╭─ Recorded information
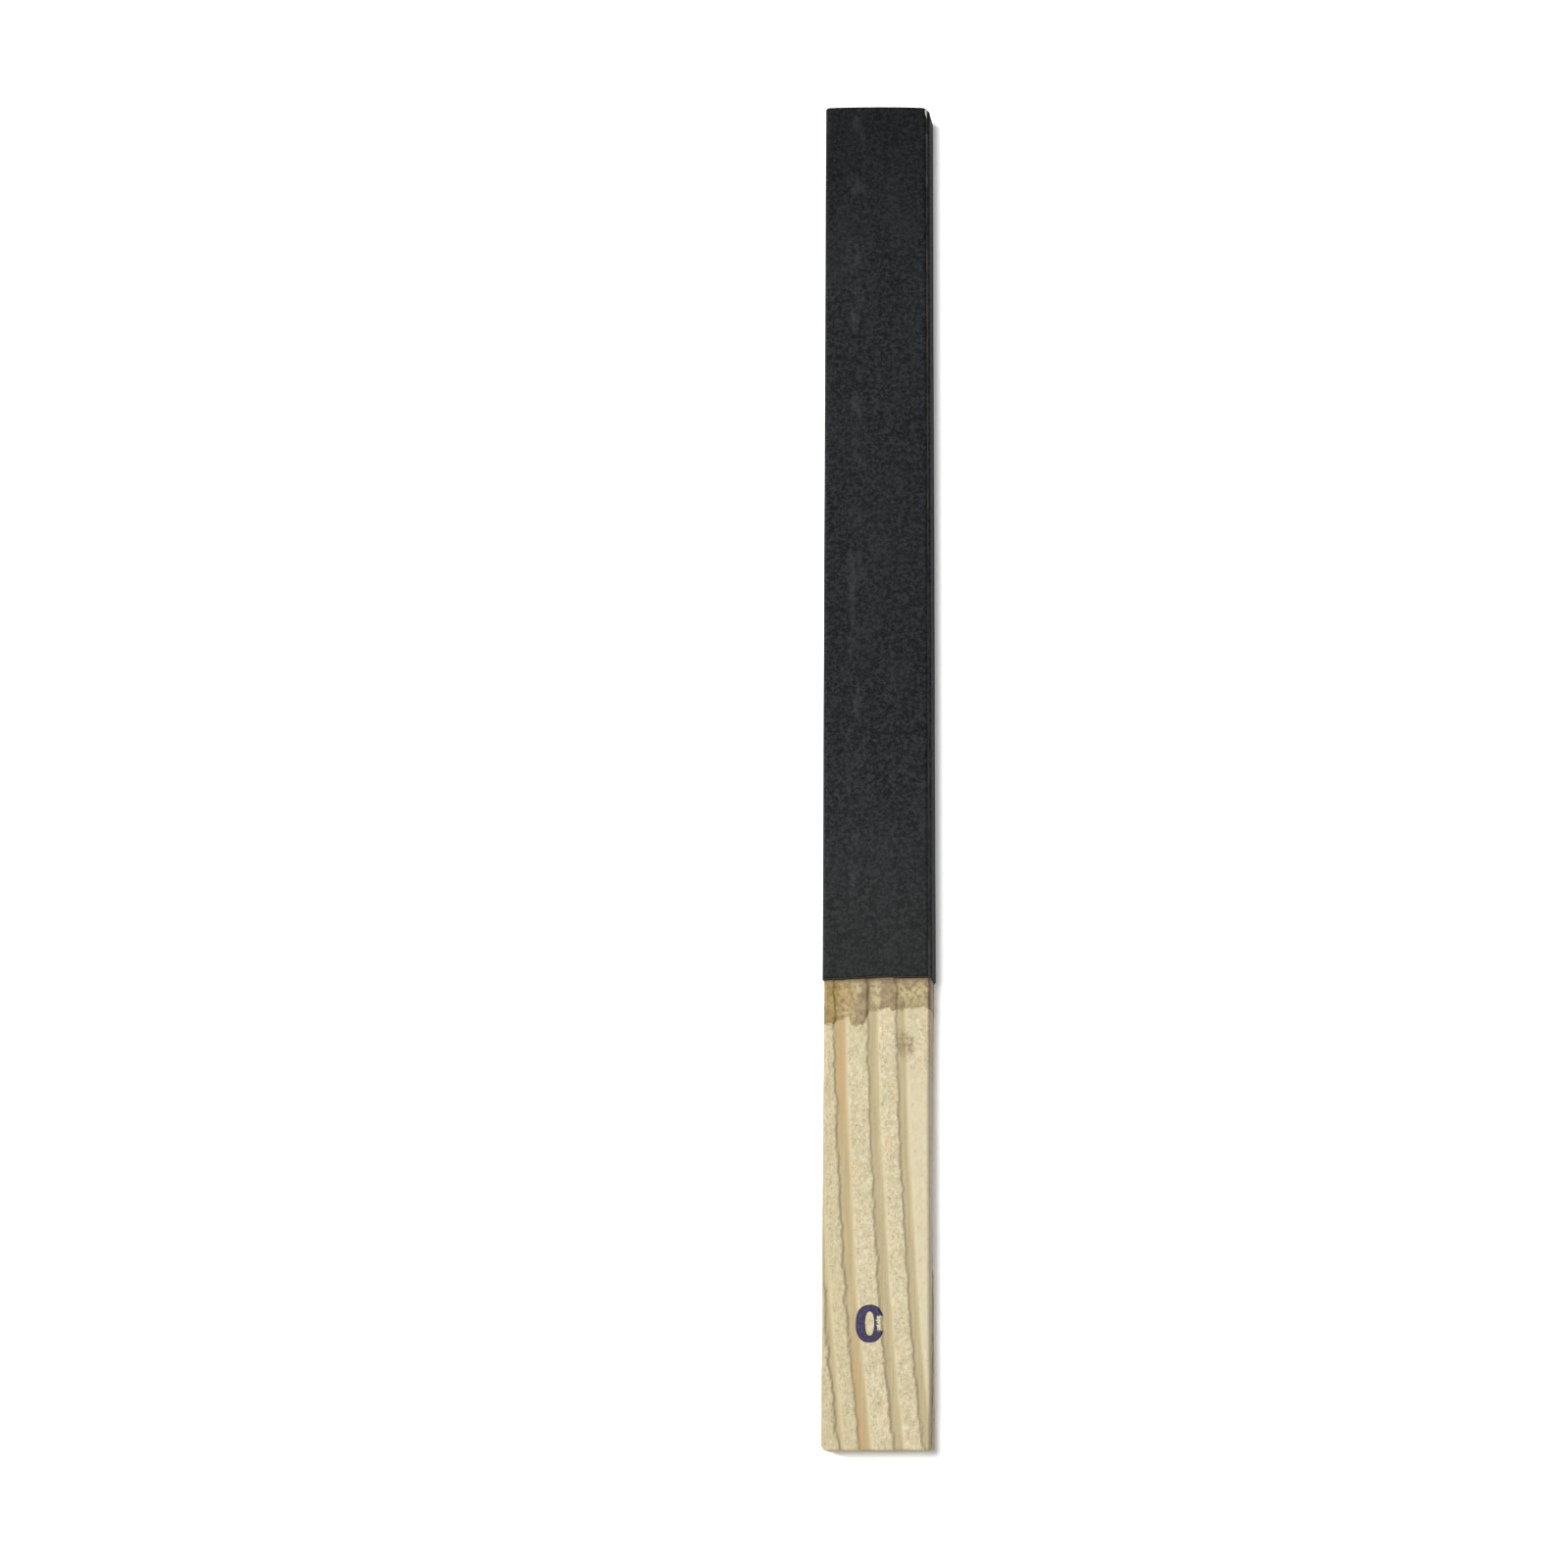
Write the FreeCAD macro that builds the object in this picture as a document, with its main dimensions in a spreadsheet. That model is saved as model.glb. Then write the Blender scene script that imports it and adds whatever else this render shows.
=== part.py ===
"""Flat emery stick: a softwood slat with black emery paper wound round its working end.

The stick lies on its back. +Y runs along it to the tip, +X across it to the right, and +Z up out of the face
that is worked with. The origin is under the middle of the stick, on the surface that it lies on.
A section through the working end, from the wood outwards, is glue film, first turn of the sheet, gap, last turn.
The sheet starts on the right-hand side, goes down, under and round, and its free end is glued down on the top
face, flush with the right-hand arris.
"""
import FreeCAD, Part
import math
import os

import Sketcher
from FreeCAD import Vector

# ---- Driving dimensions, in millimetres (mark_tilt is in degrees, turns is a count) -------------------------
SIZES = {
    "core_length": 344.0,
    "core_width": 26.1,
    "core_thickness": 9.5,
    "core_arris": 0.8,  # radius that eases the four long edges of the slat
    "end_arris": 0.6,  # radius that eases the edges of the butt end
    "wrap_length": 230.0,  # the sheet's width, measured along the stick
    "turns": 2,
    "glue_thickness": 0.05,
    "glue_run_out": 10.0,  # how far the glue shows past the sheet, on the handle
    "backing_thickness": 0.16,
    "coat_thickness": 0.06,
    "turn_gap": 0.04,
    "start_setback": 0.4,  # from the bend over the right-hand arris down to the sheet's first edge
    "flap_setback": 0.2,  # from the slat's right-hand side back to the sheet's last edge
    "lap_glue_width": 8.0,
    "mark_height": 9.0,
    "mark_width": 6.7,
    "mark_corner": 3.2,  # radius of the numeral's outside corners
    "mark_side_stroke": 2.05,
    "mark_end_stroke": 1.7,
    "mark_counter_corner": 1.2,  # radius of the corners of the hole in the numeral
    "mark_from_butt": 30.0,  # to the numeral's middle
    "mark_left_of_middle": 1.7,
    "mark_tilt": 2.0,
    "ink_thickness": 0.03,
}

PITCH = "(Sizes.backing_thickness + Sizes.coat_thickness + Sizes.turn_gap)"
BUILD_UP = f"(Sizes.glue_thickness + Sizes.turns * {PITCH} - Sizes.turn_gap)"
CORE_MIDDLE = f"({BUILD_UP} + Sizes.core_thickness / 2)"
CORE_TOP = f"({BUILD_UP} + Sizes.core_thickness)"
HALF_WIDTH = "Sizes.core_width / 2"
HALF_THICKNESS = "Sizes.core_thickness / 2"
TIP = "Sizes.core_length / 2"

ORIGIN = (-1, 1)  # Sketcher's name for the sketch origin
START, END = 1, 2  # Sketcher's names for the ends of a line or an arc


def make_sheet(doc):
    """The spreadsheet that every size is read from."""
    sheet = doc.addObject("Spreadsheet::Sheet", "Sizes")
    for row, (name, value) in enumerate(SIZES.items(), start=1):
        sheet.set(f"A{row}", name)
        sheet.set(f"B{row}", str(value))
        sheet.setAlias(f"B{row}", name)
    doc.recompute()
    return sheet


def origin_plane(body, role):
    return next(plane for plane in body.Origin.OriginFeatures if plane.Role == role)


def section_sketch(body, name):
    """A sketch across the stick at its tip, with its origin on the slat's own axis. A pad runs to the butt."""
    sketch = body.newObject("Sketcher::SketchObject", name)
    sketch.AttachmentSupport = [(origin_plane(body, "XZ_Plane"), "")]
    sketch.MapMode = "FlatFace"
    sketch.setExpression("AttachmentOffset.Base.y", CORE_MIDDLE)
    sketch.setExpression("AttachmentOffset.Base.z", f"-{TIP}")
    return sketch


def pad(body, sketch, name, length):
    feature = body.newObject("PartDesign::Pad", name)
    feature.Profile = sketch
    feature.setExpression("Length", length)
    body.Tip = feature
    return feature


class Outline:
    """Lines and tangent arcs in a sketch, each sized by an expression."""

    def __init__(self, sketch):
        self.sketch = sketch
        self.constraints = []
        self.expressions = {}

    def value(self, expression):
        return float(self.sketch.evalExpression(expression))

    def rule(self, kind, *where):
        self.constraints.append(Sketcher.Constraint(kind, *where))

    def size(self, kind, *where, expression):
        """Adds a dimension that close() binds to an expression."""
        name = f"size_{self.sketch.ConstraintCount + len(self.constraints)}"
        constraint = Sketcher.Constraint(kind, *where, self.value(expression))
        constraint.Name = name
        self.constraints.append(constraint)
        self.expressions[name] = expression

    def place(self, axis, sign, line, end, expression):
        """Holds one end of a line at a distance from the origin, on its positive or negative side."""
        points = (*ORIGIN, line, end) if sign > 0 else (line, end, *ORIGIN)
        self.size(f"Distance{axis}", *points, expression=expression)

    def line(self, start, stop):
        return self.sketch.addGeometry(Part.LineSegment(Vector(*start, 0), Vector(*stop, 0)), False)

    def corner(self, before, after, centre, radius, first_angle, last_angle, expression):
        """A clockwise tangent arc from the end of one line to the start of the next."""
        circle = Part.Circle(Vector(*centre, 0), Vector(0, 0, 1), radius)
        arc = self.sketch.addGeometry(Part.ArcOfCircle(circle, last_angle, first_angle), False)
        self.rule("Tangent", before, END, arc, END)
        self.rule("Tangent", arc, START, after, START)
        self.size("Radius", arc, expression=expression)

    def join(self, one, one_end, one_point, other, other_end, other_point):
        """A line from an end of one line to an end of another."""
        line = self.line(one_point, other_point)
        self.rule("Coincident", line, START, one, one_end)
        self.rule("Coincident", line, END, other, other_end)

    def close(self):
        """Hands every constraint to the sketch at once, then binds the named ones."""
        self.sketch.addConstraint(self.constraints)
        for name, expression in self.expressions.items():
            self.sketch.setExpression(f"Constraints.{name}", expression)


# The four sides of a section, clockwise as seen from the butt: the axis that the side is set out on, the sign
# of its place on it, and the angle at which the corner after it begins.
RIGHT = ("X", 1, 0.0)
UNDER = ("Y", -1, -math.pi / 2)
LEFT = ("X", -1, -math.pi)
TOP = ("Y", 1, -3 * math.pi / 2)
SIDES = (RIGHT, UNDER, LEFT, TOP)


def run_round(outline, sides, places, radii, free_ends=None):
    """Lays a line along each side in turn and joins them with tangent arcs.

    places and radii hold an expression for each line's distance from the origin and for each arc's radius.
    Without free_ends the run closes on itself. Returns the index of the first and of the last line.
    """
    total = len(sides)
    joins = [(count, (count + 1) % total) for count in range(total if free_ends is None else total - 1)]
    at = [sign * outline.value(place) for (_, sign, _), place in zip(sides, places)]
    starts = {}
    ends = {}
    corners = []
    for (count, following), radius_expression in zip(joins, radii):
        axis, sign, angle = sides[count]
        radius = outline.value(radius_expression)
        here = at[count] - sign * radius
        there = at[following] - sides[following][1] * radius
        centre = (here, there) if axis == "X" else (there, here)
        last_angle = angle - math.pi / 2
        ends[count] = (centre[0] + radius * math.cos(angle), centre[1] + radius * math.sin(angle))
        starts[following] = (
            centre[0] + radius * math.cos(last_angle),
            centre[1] + radius * math.sin(last_angle),
        )
        corners.append((count, following, centre, radius, angle, last_angle, radius_expression))
    if free_ends is not None:
        starts[0], ends[total - 1] = free_ends

    lines = []
    for count, (axis, sign, _) in enumerate(sides):
        line = outline.line(starts[count], ends[count])
        outline.rule("Vertical" if axis == "X" else "Horizontal", line)
        outline.place(axis, sign, line, START, places[count])
        lines.append(line)
    for count, following, *arc in corners:
        outline.corner(lines[count], lines[following], *arc)
    return lines[0], lines[-1]


def rounded_box(sketch, half_width, half_height, corner):
    """A closed rectangle with rounded corners, centred on the sketch origin."""
    outline = Outline(sketch)
    places = [half_width, half_height] * 2
    run_round(outline, SIDES, places, [corner] * len(SIDES))
    outline.close()


def slat_section(sketch, lift):
    """The slat's own section, swelled by an expression."""
    rounded_box(sketch, f"{HALF_WIDTH} + {lift}", f"{HALF_THICKNESS} + {lift}", f"Sizes.core_arris + {lift}")


def wound_strip(sketch, inner_lift, outer_lift):
    """The section of a strip wound round the slat, between two lifts off it on its first turn."""
    outline = Outline(sketch)
    turns = int(outline.value("Sizes.turns"))
    start_level = f"{HALF_THICKNESS} - Sizes.core_arris - {PITCH} - Sizes.start_setback"
    flap_edge = f"{HALF_WIDTH} - Sizes.flap_setback"
    sides = SIDES * turns
    runs = []
    for lift in (inner_lift, outer_lift):
        lifts = [f"{lift} + {count // len(SIDES)} * {PITCH}" for count in range(len(sides))]
        halves = [HALF_WIDTH if axis == "X" else HALF_THICKNESS for axis, _, _ in sides]
        places = [f"{half} + {rise}" for half, rise in zip(halves, lifts)]
        radii = [f"Sizes.core_arris + {rise}" for rise in lifts[1:]]
        start = (outline.value(places[0]), outline.value(start_level))
        stop = (outline.value(flap_edge), outline.value(places[-1]))
        first, last = run_round(outline, sides, places, radii, (start, stop))
        outline.place("Y", 1, first, START, start_level)
        outline.place("X", 1, last, END, flap_edge)
        runs.append((first, start, last, stop))
    (inner_first, inner_start, inner_last, inner_stop), (outer_first, outer_start, outer_last, outer_stop) = runs
    outline.join(inner_first, START, inner_start, outer_first, START, outer_start)
    outline.join(inner_last, END, inner_stop, outer_last, END, outer_stop)
    outline.close()


def make_core(doc):
    """The slat: one plain length of softwood with eased edges."""
    body = doc.addObject("PartDesign::Body", "wood_core")
    sketch = section_sketch(body, "core_section")
    slat_section(sketch, "0")
    stock = pad(body, sketch, "core_stock", "Sizes.core_length")
    doc.recompute()
    places = [face.CenterOfMass.y for face in stock.Shape.Faces]
    butt_face = f"Face{places.index(min(places)) + 1}"
    eased = body.newObject("PartDesign::Fillet", "eased_butt")
    eased.Base = (stock, [butt_face])
    eased.setExpression("Radius", "Sizes.end_arris")
    body.Tip = eased
    return body


def make_glue_film(doc):
    """The film that bonds the first turn to the wood, and what was squeezed out of it onto the handle."""
    body = doc.addObject("PartDesign::Body", "glue_film")
    sketch = section_sketch(body, "glue_section")
    slat_section(sketch, "Sizes.glue_thickness")
    slat_section(sketch, "0")
    pad(body, sketch, "glue_coat", "Sizes.wrap_length + Sizes.glue_run_out")
    return body


def make_wound_layer(doc, label, inner_lift, outer_lift):
    """One layer of the sheet, wound from the right-hand side to the flap on the top face."""
    body = doc.addObject("PartDesign::Body", label)
    sketch = section_sketch(body, f"{label}_section")
    wound_strip(sketch, inner_lift, outer_lift)
    pad(body, sketch, f"{label}_winding", "Sizes.wrap_length")
    return body


def make_lap_glue(doc):
    """The bead that holds the flap down on the turn below it."""
    strip = doc.addObject("Part::Box", "lap_glue")
    below = f"(Sizes.turns - 1) * {PITCH} + Sizes.glue_thickness - Sizes.turn_gap"
    strip.setExpression("Length", "Sizes.lap_glue_width")
    strip.setExpression("Width", "Sizes.wrap_length")
    strip.setExpression("Height", "Sizes.turn_gap")
    strip.setExpression("Placement.Base.x", f"{HALF_WIDTH} - Sizes.core_arris - Sizes.lap_glue_width")
    strip.setExpression("Placement.Base.y", f"{TIP} - Sizes.wrap_length")
    strip.setExpression("Placement.Base.z", f"{CORE_TOP} + {below}")
    return strip


def make_grade_mark(doc):
    """A plain inked grade numeral, nought, on the top face of the handle."""
    body = doc.addObject("PartDesign::Body", "grade_mark")
    sketch = body.newObject("Sketcher::SketchObject", "mark_outline")
    sketch.AttachmentSupport = [(origin_plane(body, "XY_Plane"), "")]
    sketch.MapMode = "FlatFace"
    sketch.AttachmentOffset = FreeCAD.Placement(
        Vector(0, 0, 0), FreeCAD.Rotation(Vector(0, 0, 1), SIZES["mark_tilt"])
    )
    sketch.setExpression("AttachmentOffset.Base.x", "-Sizes.mark_left_of_middle")
    sketch.setExpression("AttachmentOffset.Base.y", f"Sizes.mark_from_butt - {TIP}")
    sketch.setExpression("AttachmentOffset.Base.z", CORE_TOP)
    sketch.setExpression("AttachmentOffset.Rotation.Angle", "Sizes.mark_tilt")
    rounded_box(sketch, "Sizes.mark_width / 2", "Sizes.mark_height / 2", "Sizes.mark_corner")
    rounded_box(
        sketch,
        "Sizes.mark_width / 2 - Sizes.mark_side_stroke",
        "Sizes.mark_height / 2 - Sizes.mark_end_stroke",
        "Sizes.mark_counter_corner",
    )
    pad(body, sketch, "mark_ink", "Sizes.ink_thickness")
    return body


def check_document(doc):
    for item in doc.Objects:
        bad = [state for state in item.State if state in ("Invalid", "Error")]
        if bad:
            raise RuntimeError(f"{item.Label} is {bad}")


def export(parts):
    os.makedirs("parts", exist_ok=True)
    for part in parts:
        shape = part.Shape
        if shape.isNull() or not shape.isValid() or not shape.Solids:
            raise RuntimeError(f"{part.Label} has no sound solid")
    for part in parts:
        part.Shape.exportStep(f"parts/{part.Label}.step")
        box = part.Shape.BoundBox
        print(
            f"{part.Label}: {part.Shape.Volume:.2f} mm3,"
            f" x {box.XMin:.2f} to {box.XMax:.2f}, y {box.YMin:.2f} to {box.YMax:.2f},"
            f" z {box.ZMin:.2f} to {box.ZMax:.2f}"
        )


def main():
    doc = FreeCAD.newDocument("emery_stick")
    make_sheet(doc)
    backing_outside = "Sizes.glue_thickness + Sizes.backing_thickness"
    coat_outside = f"{backing_outside} + Sizes.coat_thickness"
    parts = [
        make_core(doc),
        make_glue_film(doc),
        make_wound_layer(doc, "paper_backing", "Sizes.glue_thickness", backing_outside),
        make_wound_layer(doc, "abrasive_coat", backing_outside, coat_outside),
        make_lap_glue(doc),
        make_grade_mark(doc),
    ]
    doc.recompute()
    check_document(doc)
    export(parts)


main()
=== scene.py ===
"""Looks of a flat emery stick: a softwood slat with black emery paper wound round its working end.

Lengths are in millimetres and are turned into metres where a mesh is made. The stage's are in metres.
+Y runs along the stick from the bare handle to the wound tip, +X across it to the right, and +Z up out of
the face that is worked with.
"""

import math

import bmesh
import bpy
import numpy as np
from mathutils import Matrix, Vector, noise


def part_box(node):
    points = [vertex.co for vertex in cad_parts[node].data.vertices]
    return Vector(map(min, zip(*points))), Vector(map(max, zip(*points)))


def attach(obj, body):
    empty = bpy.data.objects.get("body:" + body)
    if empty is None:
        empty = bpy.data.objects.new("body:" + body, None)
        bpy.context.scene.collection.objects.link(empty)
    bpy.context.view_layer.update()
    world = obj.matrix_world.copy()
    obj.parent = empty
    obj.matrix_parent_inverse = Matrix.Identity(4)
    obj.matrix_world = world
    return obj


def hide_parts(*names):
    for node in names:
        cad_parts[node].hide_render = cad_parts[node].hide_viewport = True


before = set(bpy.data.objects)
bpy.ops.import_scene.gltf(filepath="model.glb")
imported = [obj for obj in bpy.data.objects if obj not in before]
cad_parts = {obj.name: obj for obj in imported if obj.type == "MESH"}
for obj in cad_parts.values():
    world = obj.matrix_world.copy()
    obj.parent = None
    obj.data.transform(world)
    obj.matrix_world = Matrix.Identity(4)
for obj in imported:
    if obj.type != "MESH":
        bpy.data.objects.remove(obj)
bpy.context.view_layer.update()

MM = 0.001


def box_in_mm(node):
    """A node's lowest and highest corners."""
    low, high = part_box(node)
    return np.array(low) / MM, np.array(high) / MM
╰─
Starting at the line that contains "box = part.Shape.BoundBox", repeat each line exactly, and stop after the line that contains "imported = [obj".

▶ [Written answer]
        box = part.Shape.BoundBox
        print(
            f"{part.Label}: {part.Shape.Volume:.2f} mm3,"
            f" x {box.XMin:.2f} to {box.XMax:.2f}, y {box.YMin:.2f} to {box.YMax:.2f},"
            f" z {box.ZMin:.2f} to {box.ZMax:.2f}"
        )


def main():
    doc = FreeCAD.newDocument("emery_stick")
    make_sheet(doc)
    backing_outside = "Sizes.glue_thickness + Sizes.backing_thickness"
    coat_outside = f"{backing_outside} + Sizes.coat_thickness"
    parts = [
        make_core(doc),
        make_glue_film(doc),
        make_wound_layer(doc, "paper_backing", "Sizes.glue_thickness", backing_outside),
        make_wound_layer(doc, "abrasive_coat", backing_outside, coat_outside),
        make_lap_glue(doc),
        make_grade_mark(doc),
    ]
    doc.recompute()
    check_document(doc)
    export(parts)


main()
=== scene.py ===
"""Looks of a flat emery stick: a softwood slat with black emery paper wound round its working end.

Lengths are in millimetres and are turned into metres where a mesh is made. The stage's are in metres.
+Y runs along the stick from the bare handle to the wound tip, +X across it to the right, and +Z up out of
the face that is worked with.
"""

import math

import bmesh
import bpy
import numpy as np
from mathutils import Matrix, Vector, noise


def part_box(node):
    points = [vertex.co for vertex in cad_parts[node].data.vertices]
    return Vector(map(min, zip(*points))), Vector(map(max, zip(*points)))


def attach(obj, body):
    empty = bpy.data.objects.get("body:" + body)
    if empty is None:
        empty = bpy.data.objects.new("body:" + body, None)
        bpy.context.scene.collection.objects.link(empty)
    bpy.context.view_layer.update()
    world = obj.matrix_world.copy()
    obj.parent = empty
    obj.matrix_parent_inverse = Matrix.Identity(4)
    obj.matrix_world = world
    return obj


def hide_parts(*names):
    for node in names:
        cad_parts[node].hide_render = cad_parts[node].hide_viewport = True


before = set(bpy.data.objects)
bpy.ops.import_scene.gltf(filepath="model.glb")
imported = [obj for obj in bpy.data.objects if obj not in before]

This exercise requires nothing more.